Yesterday we refuted the notion that the number of new plays and new musicals were on a precipitous decline over the last thirty years.

Today we’ve got a couple more graphs for you, but this time we’re looking to find the revival trend line.  Are they increasing?  Decreasing?

Before you scroll down to find out the answer, take a guess.  Revivals of musicals?  Upward trend?  Downward?  Plays?

Ok, once you’ve placed your internal bet with yourself take a look below.

Here is a graph of the number of Revivals of Musicals over the last three decades:

revival musical

What do you see?  Well, I see a little lift off since around, oh, 1997.  The average for the entire thirty years is 3.6, whereas since ’97, it’s over 4.
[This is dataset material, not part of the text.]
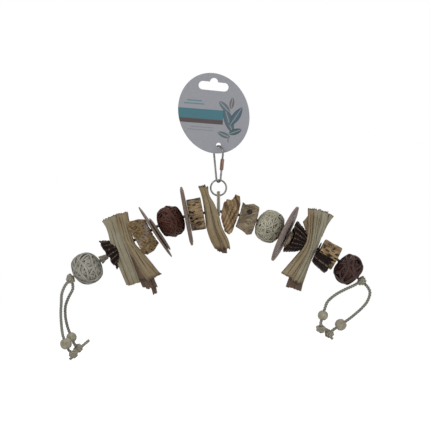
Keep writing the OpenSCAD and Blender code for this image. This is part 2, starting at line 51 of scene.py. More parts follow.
def tint(value):
    """A colour of three numbers as it looks on screen, 0 to 255, or a single level, made linear."""
    if not isinstance(value, tuple):
        return (value, value, value, 1.0)
    parts = [part / 255 for part in value]
    return (*(p / 12.92 if p <= 0.04045 else ((p + 0.055) / 1.055) ** 2.4 for p in parts), 1.0)


def add(tree, kind, inputs=None, **settings):
    """One node, with its settings, and its inputs linked or set."""
    node = tree.nodes.new(kind)
    for name, value in settings.items():
        setattr(node, name, value)
    for name, value in (inputs or {}).items():
        if isinstance(value, bpy.types.NodeSocket):
            tree.links.new(value, node.inputs[name])
        else:
            node.inputs[name].default_value = value
    return node


def calculate(tree, operation, *values):
    """A sum worked out in a node tree."""
    return add(tree, "ShaderNodeMath", dict(enumerate(values)), operation=operation).outputs[0]


class Finish:
    """A material, built a node at a time."""

    def __init__(self, name, roughness, others=None):
        self.material = bpy.data.materials.new(name)
        self.material.use_nodes = True
        self.tree = self.material.node_tree
        self.shader = self.tree.nodes["Principled BSDF"]
        for socket, value in {"Roughness": roughness, **(others or {})}.items():
            self.shader.inputs[socket].default_value = value
        self.place = self.add("ShaderNodeTexCoord").outputs["Object"]

    def add(self, kind, inputs=None, **settings):
        return add(self.tree, kind, inputs, **settings)

    def math(self, operation, *values):
        return calculate(self.tree, operation, *values)

    def lay(self):
        """The piece's own UV map, in millimetres across and along."""
        return self.add("ShaderNodeUVMap", uv_map="lay").outputs["UV"]

    def mark(self):
        """The piece's own marks, 0 to 1: wear, cracks and brown ends, and painted shade in its hollows, pits,
        creases and gaps.
        """
        return self.add("ShaderNodeAttribute", attribute_name="mark").outputs["Fac"]

    def turned(self, degrees):
        """Object coordinates turned about the way from front to back."""
        return self.add(
            "ShaderNodeVectorRotate", {"Vector": self.place, "Rotation": (0, math.radians(degrees), 0)},
            rotation_type="EULER_XYZ",
        ).outputs[0]

    def scaled(self, place, scale):
        """A place times one number, or times one for each way."""
        scales = scale if isinstance(scale, tuple) else (scale, scale, scale)
        return self.add("ShaderNodeVectorMath", {0: place, 1: scales}, operation="MULTIPLY").outputs[0]

    def noise(self, place, scale, detail=3, rough=0.55, distortion=0.0):
        return self.add(
            "ShaderNodeTexNoise",
            {"Vector": self.scaled(place, scale), "Scale": 1.0, "Detail": detail, "Roughness": rough,
             "Distortion": distortion},
        ).outputs["Fac"]

    def ramp(self, value, *stops):
        """Colours or levels at given places."""
        node = self.add("ShaderNodeValToRGB", {"Fac": value})
        points = node.color_ramp.elements
        while len(points) < len(stops):
            points.new(0.5)
        for point, (where, colour) in zip(points, stops):
            point.position = where
            point.color = tint(colour)
        return node.outputs["Color"]

    def mix(self, share, first, second, blend="MIX"):
        colours = [v if isinstance(v, bpy.types.NodeSocket) else tint(v) for v in (first, second)]
        return self.add(
            "ShaderNodeMix", {0: share, 6: colours[0], 7: colours[1]}, data_type="RGBA", blend_type=blend
        ).outputs[2]

    def shaded(self, share, colour, shade):
        return self.mix(share, colour, shade, "MULTIPLY")

    def soiled(self, share, colour, place, scale, low, dirt, high):
        """A colour with broad patches of dirt where the noise is low."""
        return self.shaded(share, colour, self.ramp(self.noise(place, scale), (low, dirt), (high, 1.0)))

    def done(self, colour, height, strength, depth, rough=None):
        """Joins the colour, the relief in millimetres and the roughness to the shader."""
        self.tree.links.new(colour, self.shader.inputs["Base Color"])
        if rough is not None:
            self.tree.links.new(rough, self.shader.inputs["Roughness"])
        bump = self.add("ShaderNodeBump", {"Height": height, "Strength": strength, "Distance": depth * MM})
        self.tree.links.new(bump.outputs[0], self.shader.inputs["Normal"])
        return self.material


# Camera, light and floor

PHOTO_WIDTH = 430 * MM
VIEW_DISTANCE = 2.0
SENSOR_WIDTH = 36
# The photograph's middle in the object's frame
MIDDLE_X, MIDDLE_Z = 1 * MM, -133 * MM

camera_data = bpy.data.cameras.new("view_camera")
camera_data.sensor_width = SENSOR_WIDTH
camera_data.lens = SENSOR_WIDTH * VIEW_DISTANCE / PHOTO_WIDTH
camera = bpy.data.objects.new("view_camera", camera_data)
camera.location = (MIDDLE_X, -VIEW_DISTANCE, MIDDLE_Z)
camera.rotation_euler = (math.pi / 2, 0, 0)
bpy.context.scene.collection.objects.link(camera)
bpy.context.scene.camera = camera
bpy.context.scene.view_settings.view_transform = "Standard"


def seen_plainly(tree):
    """1 for rays from the camera and in mirrors and glass, 0 for light on the object."""
    rays = add(tree, "ShaderNodeLightPath").outputs
    either = calculate(tree, "MAXIMUM", rays["Is Camera Ray"], rays["Is Glossy Ray"])
    return calculate(tree, "MAXIMUM", either, rays["Is Transmission Ray"])


world = bpy.data.worlds.new("studio")
bpy.context.scene.world = world
world.use_nodes = True
sky = world.node_tree
sky.nodes.clear()
soft_light = add(sky, "ShaderNodeBackground", {"Color": (0.95, 0.98, 1.0, 1.0), "Strength": 0.42})
backdrop = add(sky, "ShaderNodeBackground", {"Color": tint(1.0), "Strength": 1.0})
either_sky = add(
    sky, "ShaderNodeMixShader", {0: seen_plainly(sky), 1: soft_light.outputs[0], 2: backdrop.outputs[0]}
)
add(sky, "ShaderNodeOutputWorld", {"Surface": either_sky.outputs[0]})


LAMP_AIM = Vector((0, 0, -0.15))


def soft_lamp(name, place, size, watts):
    """A round lamp that faces the garland."""
    data = bpy.data.lights.new(name, "AREA")
    data.shape = "DISK"
    data.size = size
    data.energy = watts
    lamp = bpy.data.objects.new(name, data)
    lamp.location = place
    lamp.rotation_euler = (LAMP_AIM - Vector(place)).to_track_quat("-Z", "Y").to_euler()
    bpy.context.scene.collection.objects.link(lamp)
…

If you remember correctly, that’s exactly when the trend for new musicals seemed to increase as well.  Coincidence? I think not.  What exactly happened then?  Not sure . . . but I’ll do some digging.  You have any thoughts?

Let’s move on to plays.  Here’s the chart:

revival play

Not surprisingly, revivals of plays do look like they are on their way up (thank you limited-run-star-driven-revival, and this trend seemed to have started in around 90-91, earlier then other increases.)

So what do today’s and yesterday’s graphs show us?  Well, the idea that new plays are on the downswing is a bit of a mirage, actually.  They’re not, really.  BUT they are the only genre out of these four that are remaining flat.  We’re seeing some amount of increase in the number of new musicals, and revivals of both plays and musicals.  But new plays are just kind of sitting there.

So how do we throw some gas on the new play graph?  Reduce risks for new plays on Broadway (should all parties, from Authors to GMs to Lighting Companies to Theater Owners get lower rates on new plays versus old, convince stars to do more new plays as opposed to revivals (separate Tonys for acting in new plays?),  lower prices for audiences of new plays?).

But the easiest answer is perhaps the hardest to accomplish.  We need great plays.

And that means we need great writers.

If you want to see more new plays on Broadway then do what you can, support new and emerging writers.  See more off-off Broadway shows.  Donate to a kick-starter.  Or if you’re a theatre pro, lend a developmental ear to someone that’s passionate about writing for the theater.

Because great artists are the best way to change the course of any graph.